Intentional programmatic integration helps mitigate the consequences of fragmentation in a "discipline silo-ed" curricular structure. “An integrated approach allows learners to explore, gather, process, refine and present information about topics they want to investigate without the constraints imposed by traditional subject barriers” (Pigdon and Woolley, 1992). With planning and purpose faculty members can help students integrate learning and see the interconnectedness and interrelationships between the curriculum areas. Rather than focusing on learning in isolated curriculum areas (courses), an integrated program of study designs learning around particular themes that are relevant to the students across the program of study. “In an integrated curriculum unit all activities contain opportunities for students to learn more about the content” (Pigdon and Woolley, 1992).

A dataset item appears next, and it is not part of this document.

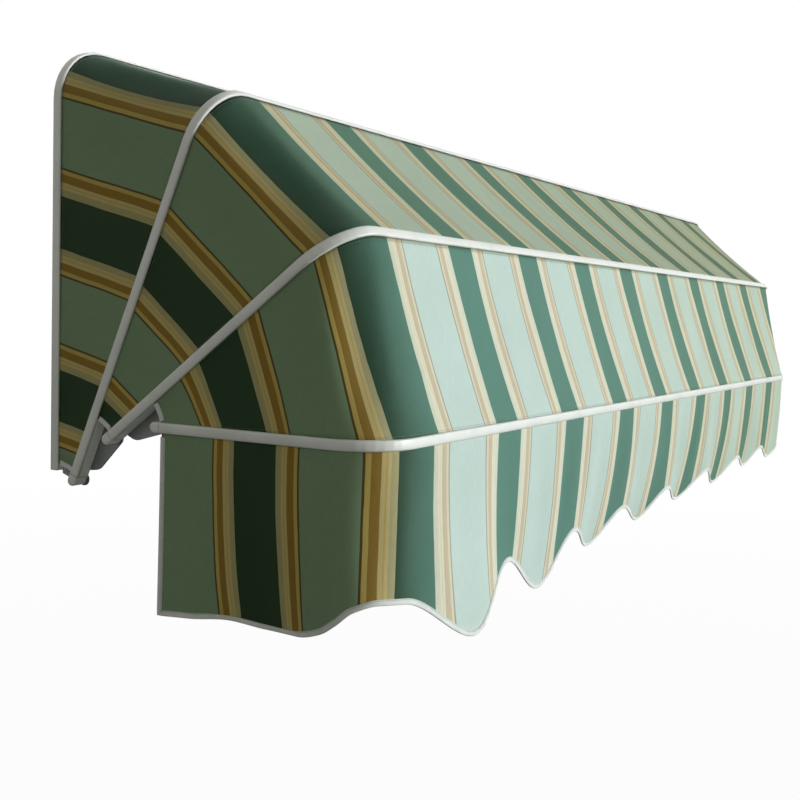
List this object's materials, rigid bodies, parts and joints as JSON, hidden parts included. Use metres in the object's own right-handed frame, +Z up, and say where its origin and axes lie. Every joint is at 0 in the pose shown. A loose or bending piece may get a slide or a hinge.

Here is one sample curriculum map that can help faculty members plan for integration: the concepts integration map. This map will provide faculty members the ability to see how key concepts are distributed across courses during a semester. The map is simple: create the map in the form of a grid, listing the courses offered during the semester on the first column. Identify the weeks of the semester across the top on the first row. It's best to use a large format if you want to print the map (17"x11" is a good size for this). From the course schedule that appears in each course syllabus, plot the main concept or topic for each week on the chart. Conceptsintmap

Download Concepts integration worksheet
To help faculty members plan for integration, use the map as a tool to review what is being taught "across the board." Unless faculty members are aware of what all of the other faculty members are teaching in their courses---when, in what sequence, and to what end---it's not likely they can intentionally integrate learning for the students. Deans can guide faculty members to identify what other professors are covering three to four weeks prior, and three to four weeks after, their own course schedule topics. Encourage faculty members to identify points of integration during that span of four to eight weeks they can work on together. Faculty can integrate the teaching and learning experience by working together in courses to:

  • Synchronize coverage of topics across the span of the semester
  • Align or sequence coverage of concepts across course over several weeks
  • Assign comparison and contrast of concepts and readings between courses
  • Assign the same reading in different courses for different perspectives, applications, or purposes
  • Schedule classes to meet together for selected class sessions
  • Swap professors between courses to facilitate integration on particular topics
  • Assign students to share, teach, or present in a different course in points of intersection.
  • Assign joint or collaborative projects related to course concepts or topics with students in different courses

Intentional integration happens by design, and, requires identified demonstrable learning outcomes. Using the concepts integration map you can guide faculty members to more effectively embed program level learning outcomes related to integration in their courses. Working together, faculty members can include the same (embedded) integrative learning outcome in more than one course. Faculty members sincerely desire to realize integrated learning in the curriculum, often, they just lack the know-how for how to do so. Using tools like curriculum maps, Deans can help faculty members see "the big picture" of the curriculum as a "course of study" and can provide a tool to bring about integration of learning by design. Integration is too important a product of learning to leave to chance and serendipity.